Revisit your strategy when:
- The landlord changes ownership, management, or contact methods
- Your city or county updates its housing complaint system or online forms
- The problem shifts from repair delay to property damage or money loss
- You receive a lease violation notice, rent increase, nonrenewal notice, or collection letter after complaining
- The landlord finally responds, but the fix is incomplete or creates a new problem
- You move out and need to convert the complaint file into a deposit or damages dispute
A practical review checklist helps:
- Refresh your evidence folder. Add new photos, notices, and receipts.
- Update your timeline. Include every complaint, visit, promise, and follow-up.
- Reassess the goal. Do you want a repair, an inspection, reimbursement, lease enforcement, or legal advice?

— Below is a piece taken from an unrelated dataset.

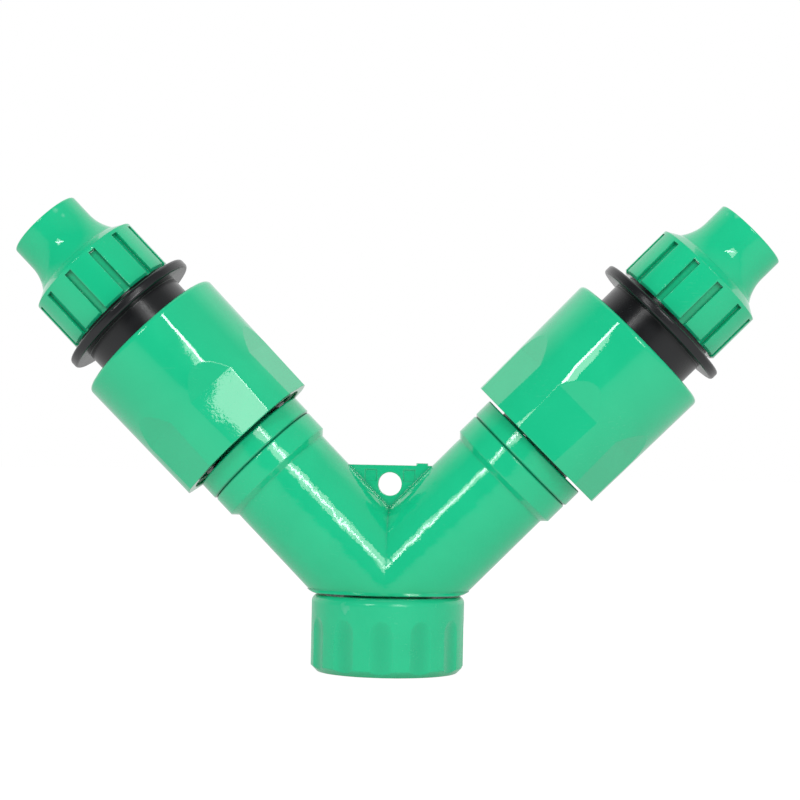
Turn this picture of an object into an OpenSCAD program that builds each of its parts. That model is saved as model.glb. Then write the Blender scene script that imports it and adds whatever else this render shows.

- Confirm the channel. Internal complaint, housing inspection, legal aid, mediation, demand letter, or small claims may each fit different stages.
- Keep communications brief. Clear messages are easier to use later than long back-and-forth arguments.
If you need a simple action plan, use this one:
- Document the condition or event today.
- Send a written complaint today or as soon as possible.
- Set a calendar reminder for follow-up.
- Escalate only after you can show notice, delay, or repeated misconduct.
- Get legal aid or attorney referral help if the issue involves major safety risks, eviction pressure, discrimination concerns, substantial money loss, or ongoing retaliation.
The goal is not to make every rental problem adversarial. It is to make your complaint usable. A well-built tenant file can resolve a dispute faster, support a housing inspection, strengthen a demand letter, or help you explain the situation clearly to legal aid. That is what makes a landlord complaint guide worth returning to: the facts may change, but the framework stays useful.